Further, his suffering and death will not be the end of him.  In the end, “Kings will see you and rise up (from their thrones), princes will see and bow down.”  They will do that “because of Yahweh, who is faithful, the Holy One of Israel, who has chosen you.” In spite of the failures of his former servants, and through the rejection of his great Suffering Servant, our faithful covenant God will fulfill his plan to save his fallen world.

In the end, it will be glory for the Father, the Son, and the Holy Spirit as the Gospel is carried to the ends of the earth and the nations stream to the Light of the World.  That will be an Epiphany the whole world will see.  Describing the New Jerusalem, John says, “The city does not need the sun or the moon to shine on it, for the glory of God gives it light, and the Lamb is its lamp.  The nations will walk by its light, and the kings will bring their splendor into it.”  (Revelation 21:23,24)

Illustration Idea

Consider the difference between a script and a prescription.  One of the reasons some scholars can’t accept my interpretation of the identity of the Servant is their inability to believe in predictive prophecy.  It is simply impossible that Isaiah could know the details of Jesus life hundreds of years before he was born.  What really happened, say these skeptical scholars, was that Jesus took the words of the prophets and imitated what they had said.  He orchestrated his life so that it would resemble the picture of the Messiah given in the prophets.

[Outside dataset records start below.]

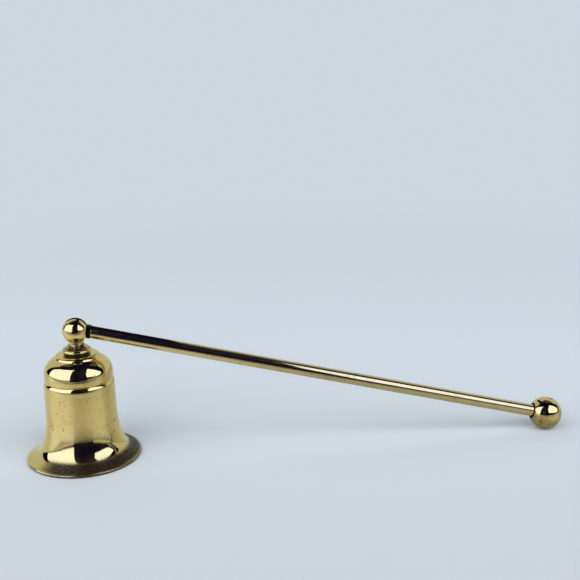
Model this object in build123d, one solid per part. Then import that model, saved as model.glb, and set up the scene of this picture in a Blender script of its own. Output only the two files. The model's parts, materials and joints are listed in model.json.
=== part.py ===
from build123d import *
import os
from math import asin, cos, degrees, radians, sin, sqrt, tan

os.makedirs("parts", exist_ok=True)

# A turned brass bell snuffer with a hinged handle. Lengths are millimetres, angles are degrees, +Z is up.
# The bell stands on its rim, and the knob at the far end of the handle rests on the same surface.
# The origin is on that surface, under the middle of the whole object, and the handle points to +X.

# Bell, outside
rim_radius = 21.4
lip_thickness = 1.3
brim_width = 2.45             # sloping part of the brim, along the radius
brim_slope = 26.7
barrel_radius = 13.1          # at the top of the barrel
barrel_taper = 0.1            # how much wider the barrel is where the skirt starts to flare
skirt_height = 18.6           # where the skirt starts to flare
barrel_height = 29.2          # where the barrel rounds over into the groove
barrel_rounding = 2.5
barrel_turn = 57.0
dome_radius = 12.8
dome_edge_rounding = 0.25
dome_wall_height = 1.5        # upright band of the dome, above the groove
dome_rounding = 6.9
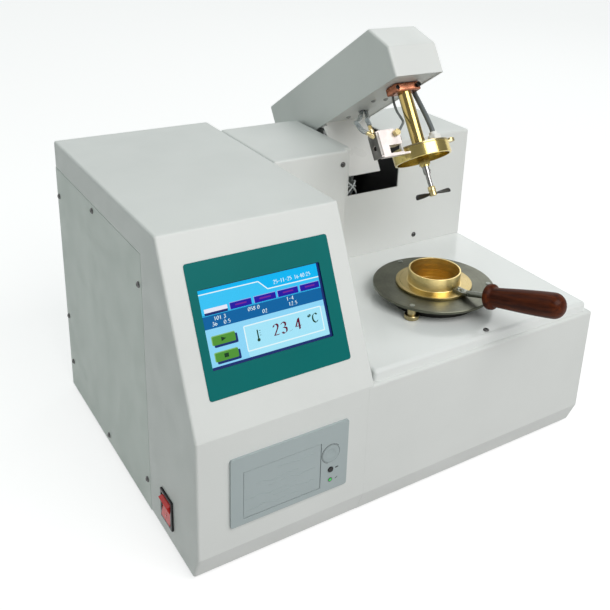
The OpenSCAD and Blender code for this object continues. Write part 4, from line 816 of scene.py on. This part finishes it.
fitting_rows = [
    (0, 0, 0), (4.1, 0, 0), (4.1, 2.1, 0), (6.4, 2.1, 0), (6.8, 2.5, 0), (6.8, 3.6, 0), (6.4, 4.0, 0),
    (6.1, 4.2, 1), (6.6, 4.8, 1), (6.6, 8.6, 1), (6.1, 9.4, 1), (4.6, 9.8, 0), (4.2, 10.4, 0), (4.2, 12.2, 0),
    (3.6, 12.9, 0), (2.7, 13.0, 0), (0, 13.0, 0)]
fitting = surface("fitting_nut", on_arm(lobed(fitting_rows, 6, 0.045, (*FITTING, DECK_Z))))
fit(fitting, "white_nylon", "arm", ["sensor_fitting"])

# %% [markdown]
# The stirrer's blades are thin dark paddles, twisted like a propeller: the section is a flat
# superellipse that turns about the blade's length from the hub to the tip. A brass hub with a
# set screw holds them on the shaft.

# %% Stirrer blades and hub
TIP_Z = rim_z - 44.0
BLADE_FROM, BLADE_TO, BLADE_REST = 3.0, 18.5, math.radians(-22)
BLADE_HALF_WIDTH, BLADE_HALF_THICKNESS = 3.6, 0.42


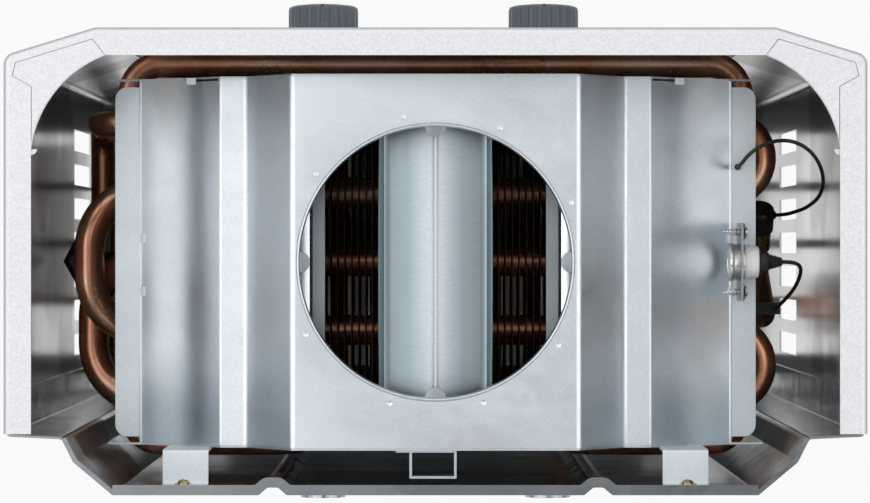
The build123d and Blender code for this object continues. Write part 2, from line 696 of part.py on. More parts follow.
def cold_pipe():
    """Copper pipe from the water valve to the foot of the coil."""
    points = [(COLD_PIPE_X, VALVE_Y + 22, KNOB_Z), (COLD_PIPE_X, COIL_REAR_Y, KNOB_Z),
              (COLD_PIPE_X, COIL_REAR_Y, COIL_LOW_Z)]
    return pipe(points, COIL_BEND, COIL_R, TUBE_WALL)


def combustion_chamber():
    """Sheet box between the burner and the exchanger, open above and below."""
    y1, y2 = HOOD_MID_Y - SHELL_HALF_Y, HOOD_MID_Y + SHELL_HALF_Y
    top = SHELL_LOW_Z - 0.1
    chamber = box(-SHELL_X, SHELL_X, y1, y2, CHAMBER_LOW_Z, top)
    chamber -= box(-SHELL_X + SHELL_WALL, SHELL_X - SHELL_WALL, y1 + SHELL_WALL, y2 - SHELL_WALL,
                   CHAMBER_LOW_Z - 1, top + 1)
    for x in ELECTRODE_X:
        chamber -= rod((x, y1 - 2, ELECTRODE_Z), (0, 1, 0), ELECTRODE_R + 0.1, 6)
    return chamber


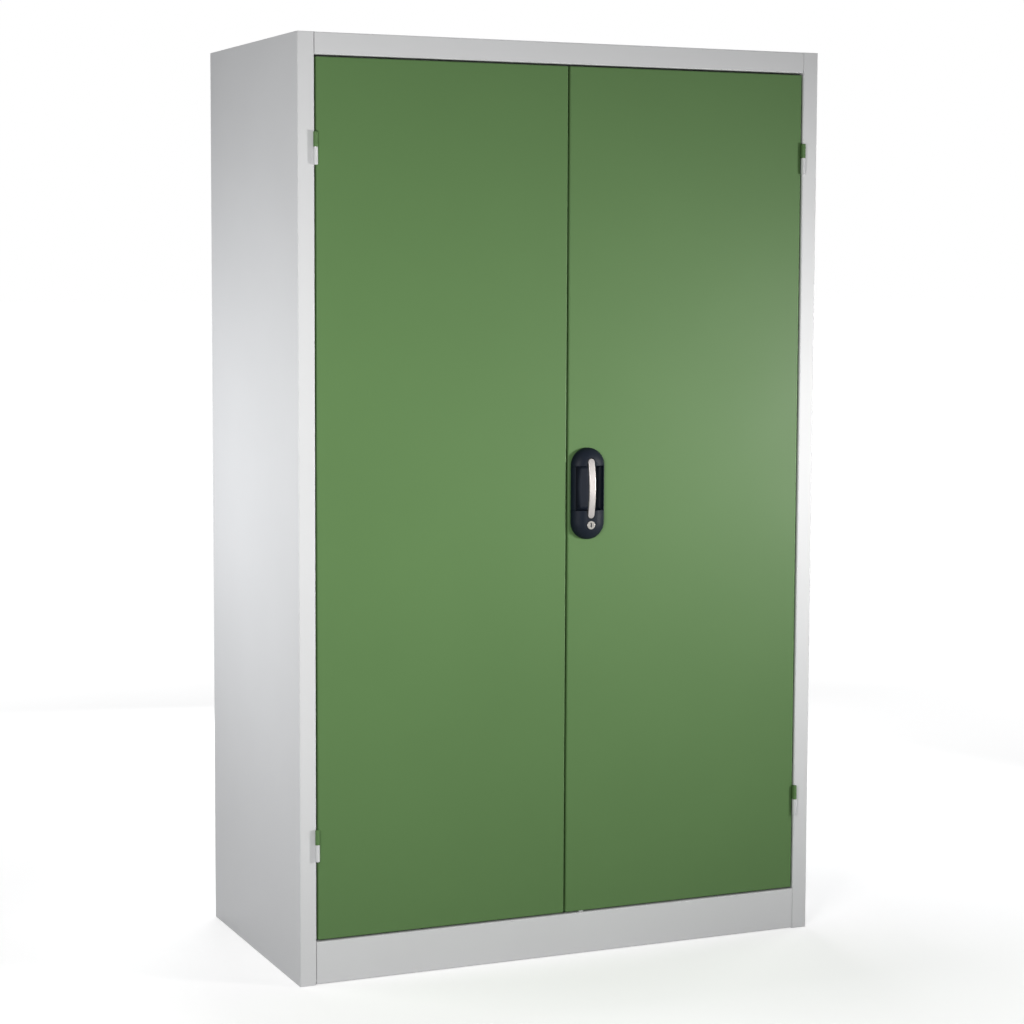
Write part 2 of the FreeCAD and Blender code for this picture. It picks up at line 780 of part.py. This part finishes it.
def pull_bow():
    """Curved grip bar with rounded ends and a foot under each end."""
    half = bow_length / 2
    radius = (half * half + bow_rise * bow_rise) / (2 * bow_rise)
    crest_y = front_y - handle_crown - bow_rise
    start = Vector(handle_x - bow_width, crest_y + radius, bow_z)
    outer = rod_along(Vector(1, 0, 0), start, radius, 2 * bow_width)
    inner = rod_along(Vector(1, 0, 0), start, radius - bow_thickness, 2 * bow_width)
    outline = stadium(handle_x, bow_z, bow_length, bow_width, crest_y - overrun,
                      front_y - handle_crown + bow_thickness + overrun)
    bar = outer.cut(inner).common(outline)
    bar = bar.makeFillet(bow_round, bar.Edges)
    base_y = front_y - handle_base
    feet = [rod_along(Vector(0, -1, 0), Vector(handle_x, base_y, level), bow_foot_radius,
                      handle_crown - handle_base - bow_thickness / 2) for level in bow_foot_levels()]
    bores = bow_foot_holes(bow_screw_radius + thread_fit, base_y - bow_screw_grip, base_y + overrun)
    return joined([bar] + feet).cut(bores)


def screw(x, z, head_y, head_radius, head_height, shank_radius, tip_y):
    """A screw with a domed head, driven towards the front."""
    head = bored(x, z, head_radius, head_y, head_y + head_height)
    head = head.makeFillet(head_height * screw_dome_share, edges_at(head, "y", head_y + head_height))
    shank = bored(x, z, shank_radius, tip_y, head_y)
    return joined([head, shank])


def bow_screws():
    """Screws from inside the door into the feet of the bow."""
    tip_y = front_y - handle_base - bow_screw_grip + touch_gap
    return [screw(handle_x, level, door_skin_y, screw_head_radius, screw_head_height,
                  bow_screw_radius, tip_y) for level in bow_foot_levels()]


# Lock

def lock_cylinder():
    """Barrel with its face on the lower hood and a bore for the key core."""
    crown_y = front_y - handle_crown
    end_y = door_skin_y + barrel_tail
    front = crown_y - barrel_face_height
    face = bored(handle_x, lock_z, barrel_face_radius, front, crown_y)
    face = face.makeFillet(barrel_face_height / 2, edges_at(face, "y", front))
    body = bored(handle_x, lock_z, barrel_radius, crown_y, end_y)
    bore = bored(handle_x, lock_z, core_radius + core_fit, front - overrun, end_y + overrun)
    return joined([face, body]).cut(bore)


def cylinder_nut():
    """Hexagon nut that clamps the lock cylinder behind the skin."""
    radius = nut_across_flats / 2 / math.cos(math.radians(30))
    corners = [Vector(handle_x + radius * math.cos(math.radians(60 * k)), door_skin_y,
                      lock_z + radius * math.sin(math.radians(60 * k))) for k in range(6)]
    nut = Part.Face(Part.makePolygon(corners + corners[:1])).extrude(Vector(0, nut_thickness, 0))
    return nut.cut(bored(handle_x, lock_z, barrel_radius + thread_fit, door_skin_y - overrun,
                         door_skin_y + nut_thickness + overrun))


def key_core():
    """Turning core with the keyway in its face and a tail that carries the cam."""
    front = front_y - handle_crown - barrel_face_height + core_recess
    end_y = door_skin_y + barrel_tail
    core = bored(handle_x, lock_z, core_radius, front, end_y)
    tail = bored(handle_x, lock_z, core_tail_radius, end_y, cam_back_y)
    keyway = block((handle_x - keyway_width / 2, front - overrun, lock_z - keyway_height / 2),
                   (handle_x + keyway_width / 2, front + keyway_depth, lock_z + keyway_height / 2))
    bore = bored(handle_x, lock_z, cam_shank_radius + thread_fit,
                 cam_back_y - cam_shank_length - touch_gap, cam_back_y + overrun)
    return joined([core, tail]).cut(keyway).cut(bore)


def cam_point(angle_deg):
    """A point on the circle of the cam's pins, as x and z."""
    angle = math.radians(angle_deg)
    return (handle_x + cam_pin_circle * math.cos(angle), lock_z + cam_pin_circle * math.sin(angle))


def lock_cam():
    """Disc on the core's tail with one pin for each rod and one for the bolt."""
    disc = bored(handle_x, lock_z, cam_radius, cam_front_y, cam_back_y)
    disc = disc.cut(bored(handle_x, lock_z, core_tail_radius + core_tail_fit, cam_front_y - overrun,
                          cam_back_y + overrun))
    half_turn = lock_turn / 2
    rod_pin_end = fork_y + rod_fork_thickness
    pins = []
    for angle, end_y in ((-half_turn, rod_pin_end), (180 - half_turn, rod_pin_end),
                         (half_turn, bolt_y + bolt_thickness)):
        x, z = cam_point(angle)
        pins.append(bored(x, z, cam_pin_radius, cam_front_y, end_y))
    return joined([disc] + pins)


def cam_screw():
    """Flat screw that holds the cam on the core's tail."""
    head = bored(handle_x, lock_z, cam_screw_radius, cam_back_y, cam_back_y + cam_screw_height)
    shank = bored(handle_x, lock_z, cam_shank_radius, cam_back_y - cam_shank_length, cam_back_y)
    return joined([head, shank])


def bolt_room(x_from, x_to):
    """The way of the centre bolt through a sheet."""
    gap = bolt_slot_clearance
    return block((x_from, bolt_y - gap, bolt_z - bolt_height / 2 - gap),
                 (x_to, bolt_y + bolt_thickness + gap, bolt_z + bolt_height / 2 + gap))


def lock_case():
    """Sheet case over the cam, open to the skin, with two screwed ears."""
    back = door_back_y - case_back_gap
    shell = block((handle_x - case_half_width, door_skin_y, lock_z - case_half_height),
                  (handle_x + case_half_width, back, lock_z + case_half_height))
    room = block((handle_x - case_half_width + case_sheet, door_skin_y - overrun,
                  lock_z - case_half_height + case_sheet),
                 (handle_x + case_half_width - case_sheet, back - case_sheet,
                  lock_z + case_half_height - case_sheet))
    ears = block((handle_x - case_half_width - case_tab, door_skin_y, lock_z - case_tab / 2),
                 (handle_x + case_half_width + case_tab, door_skin_y + case_sheet, lock_z + case_tab / 2))
    case = joined([shell, ears]).cut(room)
    cuts = [bolt_room(handle_x - case_half_width - overrun, handle_x - case_half_width + overrun)]
    half_stem = rod_stem_width / 2 + rod_hole_clearance
    for centre_x, side in ((top_rod_x, 1), (bottom_rod_x, -1)):
        low, high = sorted((lock_z + side * (case_half_height - case_sheet - touch_gap),
                            lock_z + side * (case_half_height + overrun)))
        cuts.append(block((centre_x - half_stem, fork_y - rod_hole_clearance, low),
                          (centre_x + half_stem, fork_y + rod_fork_thickness + rod_hole_clearance, high)))
    for centre_x in case_screw_places():
        cuts.append(bored(centre_x, lock_z, case_tab_screw_radius + screw_hole_clearance,
                          door_skin_y - overrun, door_skin_y + case_sheet + overrun))
    return case.cut(Part.makeCompound(cuts))


def case_screws():
    """Screws through the ears and the skin into the handle's housing."""
    head_y = door_skin_y + case_sheet
    tip_y = front_y - handle_base + touch_gap
    return [screw(x, lock_z, head_y, case_tab_head_radius, case_tab_head_height,
                  case_tab_screw_radius - thread_fit, tip_y) for x in case_screw_places()]


def locking_rod(side, centre_x, tip_z):
    """A rod with its slotted end on the cam's pin: side is 1 for the top rod, -1 for the bottom."""
    pin_z = lock_z - side * cam_pin_swing
    half_slot = cam_pin_radius + cam_pin_clearance
    half_plate = half_slot + rod_fork_wall
    fork_end = fork_y + rod_fork_thickness
    xs = sorted((handle_x + side * (cam_slot_near - rod_fork_wall), centre_x + side * rod_stem_width / 2))
    plate = block((xs[0], fork_y, pin_z - half_plate), (xs[1], fork_end, pin_z + half_plate))
    slot_xs = sorted((handle_x + side * cam_slot_near, handle_x + side * cam_slot_far))
    slot = block((slot_xs[0], fork_y - overrun, pin_z - half_slot),
                 (slot_xs[1], fork_end + overrun, pin_z + half_slot))
    rod_start = lock_z + side * (case_half_height + rod_stem_cover)
    zs = sorted((pin_z, rod_start + side * rod_stem_cover))
    stem = block((centre_x - rod_stem_width / 2, fork_y, zs[0]),
                 (centre_x + rod_stem_width / 2, fork_end, zs[1]))
    way = Vector(0, 0, side)
    length = abs(tip_z - rod_start) - rod_tip_length
    bar = rod_along(way, Vector(centre_x, rod_y, rod_start), rod_radius, length)
    tip = Part.makeCone(rod_radius, rod_tip_radius, rod_tip_length,
                        Vector(centre_x, rod_y, tip_z - side * rod_tip_length), way)
    return joined([plate.cut(slot), stem, bar, tip])


def centre_bolt():
    """Flat bolt that reaches behind the left door's edge when the key locks."""
    pin_x, pin_z = cam_point(lock_turn / 2)
    half_slot = cam_pin_radius + cam_pin_clearance
    half_plate = half_slot + rod_fork_wall
    back = bolt_y + bolt_thickness
    plate = block((pin_x - half_plate, bolt_y, lock_z + cam_slot_near - rod_fork_wall),
                  (pin_x + half_plate, back, lock_z + cam_slot_far + rod_fork_wall))
    bar = block((door_inner_x + door_sheet / 2, bolt_y, bolt_z - bolt_height / 2),
                (pin_x, back, bolt_z + bolt_height / 2))
    slot = block((pin_x - half_slot, bolt_y - overrun, lock_z + cam_slot_near),
                 (pin_x + half_slot, back + overrun, lock_z + cam_slot_far))
    return joined([plate, bar]).cut(slot)


def rod_guides():
    """Guide blocks on the skin, two for each rod."""
    reach = rod_y + rod_radius + guide_cover
    guides = []
    for centre_x, end_z, handle_end in ((top_rod_x, door_top, handle_height + handle_length / 2),
                                        (bottom_rod_x, door_bottom, handle_height - handle_length / 2)):
        inset = math.copysign(guide_end_inset, end_z - handle_end)
        for centre_z in (end_z - inset, (end_z + handle_end) / 2):
            low = centre_z - guide_height / 2
            guide = block((centre_x - guide_width / 2, door_skin_y, low),
                          (centre_x + guide_width / 2, reach, low + guide_height))
            guide = guide.makeFillet(guide_round, [e for e in edges_at(guide, "y", reach)
                                                   if abs(e.Vertexes[0].Z - e.Vertexes[-1].Z) > guide_round])
            guides.append(guide.cut(rod_along(Vector(0, 0, 1), Vector(centre_x, rod_y, low - overrun),
                                              rod_radius + guide_fit, guide_height + 2 * overrun)))
    return guides


# Nodes

def pieces():
    """Every node's name with the solids that it holds."""
    right_wall = side_panel()
    left_wall = mirrored(right_wall)
    uprights = side_uprights()
    right_stiffeners = door_stiffeners()
    right_frame = frame_knuckles()
    right_door = door_knuckles()
    made = {
        "left_side_panel": [left_wall],
        "right_side_panel": [right_wall],
        "back_panel": [back_panel()],
        "top_panel": [top_panel().cut(right_wall).cut(left_wall)],
        "floor_panel": [floor_panel()],
        "plinth": [plinth().cut(right_wall).cut(left_wall)],
        "left_shelf_uprights": [mirrored(channel) for channel in uprights],
        "right_shelf_uprights": uprights,
        "left_frame_hinges": [mirrored(piece) for piece in right_frame],
        "right_frame_hinges": right_frame,
        "hinge_pins": hinge_pins(),
        "hinge_washers": hinge_washers(),
        "door_buffers": door_buffers(),
        "door_rest": [door_rest()],
        "top_rod_keeper": [keeper(top_rod_x, rail_bottom + carcass_sheet)],
        "bottom_rod_keeper": [keeper(bottom_rod_x, plinth_top - carcass_sheet - keeper_thickness)],
        "left_door_skin": [left_door_skin()],
        "right_door_skin": [right_door_skin()],
        "left_door_hinges": [mirrored(piece) for piece in right_door],
        "right_door_hinges": right_door,
        "left_door_strike": [left_door_strike()],
        "handle_housing": [handle_housing()],
        "handle_upper_hood": [handle_upper_hood()],
        "handle_lower_hood": [handle_lower_hood()],
        "pull_bow": [pull_bow()],
        "bow_screws": bow_screws(),
        "lock_cylinder": [lock_cylinder()],
        "cylinder_nut": [cylinder_nut()],
        "lock_case": [lock_case()],
        "case_screws": case_screws(),
        "rod_guides": rod_guides(),
        "key_core": [key_core()],
        "lock_cam": [lock_cam()],
        "cam_screw": [cam_screw()],
        "top_rod": [locking_rod(1, top_rod_x, door_top - rod_tip_inset)],
        "bottom_rod": [locking_rod(-1, bottom_rod_x, door_bottom + rod_tip_inset)],
        "centre_bolt": [centre_bolt()],
    }
    for number, stiffener in enumerate(right_stiffeners, 1):
        made[f"right_door_stiffener_{number}"] = [stiffener]
        made[f"left_door_stiffener_{number}"] = [mirrored(stiffener)]
    for number, level in enumerate(shelf_levels(), 1):
        made[f"shelf_{number}"] = [shelf(level)]
        made[f"shelf_{number}_clips"] = shelf_clips(level)
    return made


os.makedirs("parts", exist_ok=True)
for name, solids in pieces().items():
    shape = solids[0] if len(solids) == 1 else Part.makeCompound(solids)
    shape.exportStep(f"parts/{name}.step")
    sound = all(solid.isValid() and solid.Volume > 0 for solid in solids)
    count = sum(len(solid.Solids) for solid in solids)
    print(name, "solids", count, "of", len(solids), "valid", sound)
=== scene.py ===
import json
import math

import bmesh
import bpy
from mathutils import Matrix, Vector


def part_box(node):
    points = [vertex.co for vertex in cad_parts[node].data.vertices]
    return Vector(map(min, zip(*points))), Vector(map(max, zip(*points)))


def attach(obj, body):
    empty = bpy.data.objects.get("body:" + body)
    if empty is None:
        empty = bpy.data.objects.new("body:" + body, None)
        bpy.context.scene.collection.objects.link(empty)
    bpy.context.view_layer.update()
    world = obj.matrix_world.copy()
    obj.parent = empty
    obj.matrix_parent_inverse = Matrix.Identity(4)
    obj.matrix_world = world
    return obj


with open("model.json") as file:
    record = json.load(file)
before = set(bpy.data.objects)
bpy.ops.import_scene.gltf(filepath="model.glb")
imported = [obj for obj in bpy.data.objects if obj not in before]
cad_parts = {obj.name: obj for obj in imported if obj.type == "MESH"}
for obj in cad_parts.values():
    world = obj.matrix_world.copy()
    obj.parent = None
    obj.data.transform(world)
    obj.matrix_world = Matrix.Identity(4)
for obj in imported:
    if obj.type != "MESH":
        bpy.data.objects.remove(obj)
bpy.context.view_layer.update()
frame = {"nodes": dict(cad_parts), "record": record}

# Camera fitted to the carcass's corners in the photograph, with its sensor in millimetres
FRAME_PIXELS = 1024
FOCAL_PIXELS = 2456.0
SHIFT_PIXELS = -40.0
SENSOR_WIDTH = 36.0
CAMERA_PLACE = Vector((-2.194, -5.011, 1.493))
CAMERA_YAW = math.radians(23.68)
CAMERA_PITCH = math.radians(-4.90)
CAMERA_ROLL = math.radians(0.23)
CAMERA_REACH = 100.0

# Colours of the surfaces as they show, in sRGB steps from 0 to 255
SRGB_STEPS = 255
OPAQUE = (1.0,)
GREY_PAINT = (208, 209, 211)
INNER_PAINT = (205, 206, 208)
GREEN_PAINT = (88, 120, 73)
BLACK_PLASTIC = (14, 21, 32)
SILVER = (172, 167, 165)
NICKEL = (146, 143, 139)
ZINC_PLATE = (192, 193, 190)
GALVANISED = (196, 199, 202)
RUBBER = (24, 24, 24)
FLOOR_PAPER = (220, 220, 220)

# The part of its range from 0 to 1 that noise mostly fills
NOISE_LOW = 0.3
NOISE_HIGH = 0.7

# Rays that feel out an edge to round its shading
EDGE_SAMPLES = 4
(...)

Jesus was following a script written years ago about other people.  My interpretation argues that, rather than following a script, Jesus was fulfilling a prescription.  God had prescribed how Israel should act in the world in order to be a light to the world. But they didn’t fulfill that prescription.  So, God sent his own Son to do exactly what Israel had not done.  He fulfilled all those prophecies, so that the work of saving the world might be accomplished.  He didn’t orchestrate.  He obeyed fully.